Generalization Ability in Memory and the DRM Paradigm

Poster Session D - Monday, April 15, 2024, 8:00 – 10:00 am EDT, Sheraton Hall ABC

Cheyna Warner1, Lea Frank1, Dagmar Zeithamova1; 1University of Oregon

In day-to-day life, individuals are able to extrapolate learned information and generalize it for application to new events. The Deese, Roediger and McDermott (DRM) paradigm has been designed to induce false memory, thought to result from the extraction of a “gist”, or generalization, across related information. Participants are presented with semantically related word lists and asked to recall them later. False memory manifests by recall of critical lures: items that are semantically related to the list items but never presented. In the existing literature, false alarms in the DRM are sometimes considered a form of generalization. However, endorsement of semantically related lures may also be caused by a lack of specificity in the memory trace. The current study sought to understand how false alarm rates in the DRM relate to generalization ability versus the ability to remember differentiating details . A sample of 95 healthy young adults were assessed on their relational generalization and similarity-based generalization abilities using an acquired equivalence task and a prototype learning task, respectively.
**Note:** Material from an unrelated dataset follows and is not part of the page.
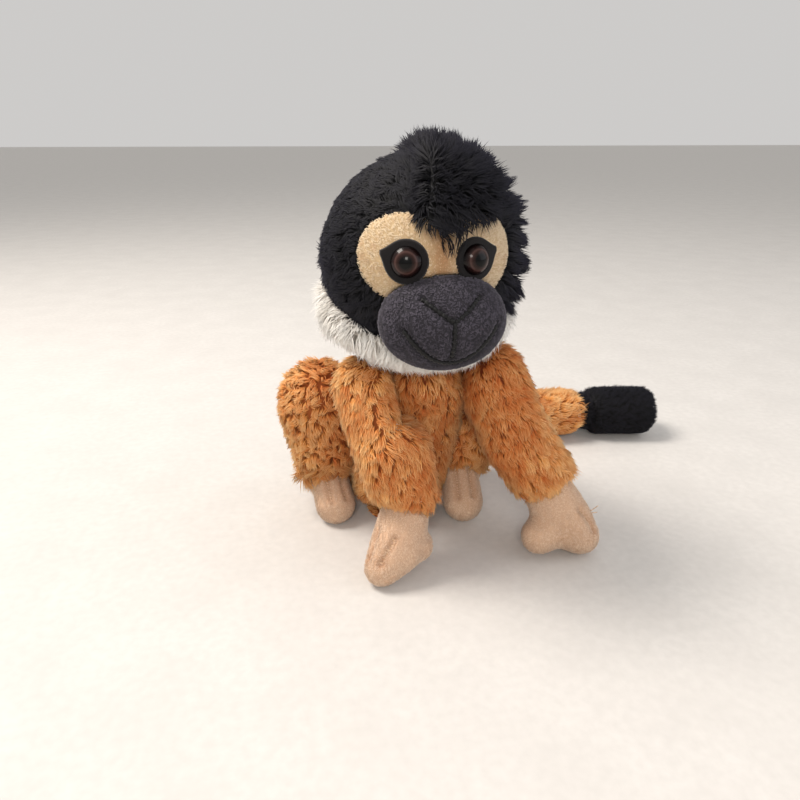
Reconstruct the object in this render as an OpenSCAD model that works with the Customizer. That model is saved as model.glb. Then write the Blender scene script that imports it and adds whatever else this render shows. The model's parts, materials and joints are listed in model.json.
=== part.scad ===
// Soft squirrel monkey toy, crouching on its seat with its arms in front.
// It faces -Y with +Z up, and its own right side is -X. The origin is the
// centre of the flat seat panel, on the surface that the toy sits on.

/* [Head] */
// Half the width of the head's sewn skin
head_rx = 35.5; // [33:0.5:38]
// Half the depth of the head's sewn skin
head_ry = 37; // [34:0.5:38]
// Half the height of the head's sewn skin
head_rz = 35.5; // [33:0.5:37]
// Height of the head's centre above the seat
head_z = 138; // [136:0.5:140]
// How far the crest gusset stands above the hood's side panels
crest_rise = 4; // [3:0.5:6]
// Width of the crest gusset
crest_w = 26; // [22:1:28]
// Distance between the centres of the two eyes
eye_gap = 24; // [23:0.5:26]
// Radius of the domed plastic eye
eye_r = 5.6; // [5:0.1:6.2]
// Half the width of the muzzle
muzzle_rx = 23; // [21:0.5:24]
// Half the height of the muzzle
muzzle_rz = 17.5; // [16:0.5:19]

/* [Body] */
// Radius of the stuffed rump
rump_r = 27; // [25:0.5:29]
// Radius of the domed top of the torso that the neck turns on
neck_r = 17; // [15:0.5:18]
// Radius of the flat seat panel
seat_r = 17; // [14:0.5:19]

/* [Limbs] */
// Radius of an arm at the shoulder
shoulder_r = 14; // [12:0.5:15]
// Radius of an arm at its cuff
cuff_r = 13.5; // [13:0.5:14.5]
// Radius of a bent knee
knee_r = 18.5; // [17:0.5:19]
// Radius of the tail's sleeve
tail_r = 13.5; // [12:0.5:14]

/* [Cloth and thread] */
// Thickness of the pile fabric's backing and lining
skin_t = 1.4; // [1:0.1:1.8]
// Radius of the embroidery and sewing thread
thread_r = 0.45; // [0.3:0.05:0.6]
// Clearance between parts that move on each other
joint_gap = 0.5; // [0.3:0.05:0.8]

/* [Hidden] */

$fn = 48;
// Facets round the torso, a hulled limb, and the hollow inside a sleeve
torso_fn = 26;
soft_fn = 22;
inner_fn = 16;
// Gap between two pieces that are sewn or packed together
seam_gap = 0.2;
// A size larger than the whole toy, and one larger than a limb, for cutting
far = 400;
cutter = 30;

RIGHT = -1;
LEFT = 1;

// Places in the toy: the joints, then the shapes between them. The chest
// leans a little towards the left arm, which is splayed out to the side.
head_at = [-1, -37, head_z];
muzzle_at = head_at + [1.5, -33.5, -19];
muzzle_ry = 16.5;
neck_at = [3, -30, 80];
rump_at = [-1, 8, 26];
chest_at = [5, -22, 76];
chest_size = [17.9, 14, 17];
back_seam_x = 2;
crest_x = 4;
// The crest gusset runs straight up to the brow, then leans to the left
brow_z = head_z + 10;
crest_top_z = head_z + 45;
crest_lean = 10.5;
shoulder_x = 18.4;
shoulder_z = 80;
// Heights and radii of the discs that the throat ruff is hulled through
ruff_foot = [96.5, 17];
ruff_flare = [100, 24];
ruff_rim = [112, 35];
hip_x = 22;

// Each limb is a list of the centres that it is hulled through
arm_right_path = [[-20, -32, 80], [-13.5, -49, 57.5], [-8, -48.5, 33]];
arm_left_path = [[35, -31, 80.5], [44, -41, 56], [59, -45, 33]];
hand_right_path = [[-8.5, -49.5, 26], [-13, -56, 15], [-21, -61.2, 7.6]];
hand_left_path = [[61, -47, 26.5], [66.5, -53, 15.5], [73.5, -57, 8.6]];
thumb_right_at = [-4, -55, 13];
thumb_left_at = [53, -56, 10.5];
leg_right_path = [[-34, 18, 30], [-39, 4, 62], [-36, 3, 22]];
leg_left_path = [[34, 18, 30], [38, 1, 60], [31, -6, 22]];
foot_right_path = [[-36, 3, 18], [-34.5, -6, 9]];
foot_left_path = [[30, -7, 18], [29, -17, 9]];
tail_root_at = [8, 41, 17];
tail_seam_at = [135, 65, 14.5];
tail_end_at = [175, 57, 14.5];

// A sleeve's mouth stops this far behind the middle of the ball in it
mouth_back = 3.6;
cuff_ball_r = 10.5;
ankle_ball_r = 9;
ankle_r = 12;
tail_ball_r = 10.5;
thumb_r = 7.2;
tail_corner_r = 6;

// Radii of the balls along each limb, and the tail's path from the rump:
// it goes backwards at first and then swings round to the left
arm_radii = [shoulder_r, 14.2, cuff_r];
hand_radii = [cuff_ball_r, 11.8, 7.6];
leg_radii = [16, knee_r, ankle_r];
foot_radii = [ankle_ball_r, 9.5];
tail_path = [tail_root_at, [40, 58, 15.5], [86, 67, 14.5], tail_seam_at];
tail_radii = [tail_ball_r, 12, tail_r, tail_r];

// How much wider than the limb its notch in the torso is
shoulder_room = 6;
hip_room = 18;

// Wall of the neck tube, and the cup in the head that turns round it
neck_wall = 2;
neck_cup_r = neck_r + 2 * joint_gap + neck_wall;

// Plastic-pellet pouch, low in the rump so that the toy sits by itself
pouch_r = 14;
pouch_at = rump_at - [0, 2, 6];

// Round windows in the hood, and the slope of its lower edge
window_r = 14.5;
window_rise = 3;
bridge_size = [34, 60, 18];
throat_drop = 15;
throat_slope = 38;

// An eye's height above the head's centre, its turn outward and its tilt
eye_rise = 2.5;
eye_turn = 17;
eye_tilt = 86;
eye_dome_h = 3.4;
eye_proud = 1.6;
shank_r = 1.9;
shank_l = 9;
patch_proud = 0.45;
patch_t = 0.9;
washer_r = 6.3;
washer_t = 1.2;
washer_depth = 5.2;
finger_spread = 24;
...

Results showed that individual differences in false alarm rates were unrelated to either type of generalization. Instead, participants with higher rates of false alarm in the DRM also performed worse on measures of memory specificity , such as confusing in memory two similar animals or confusing repeated and recombined association. The findings suggest that a lack of specificity in memory is responsible for the manifestation of high false alarm rates in the DRM as is not related to other forms of generalization.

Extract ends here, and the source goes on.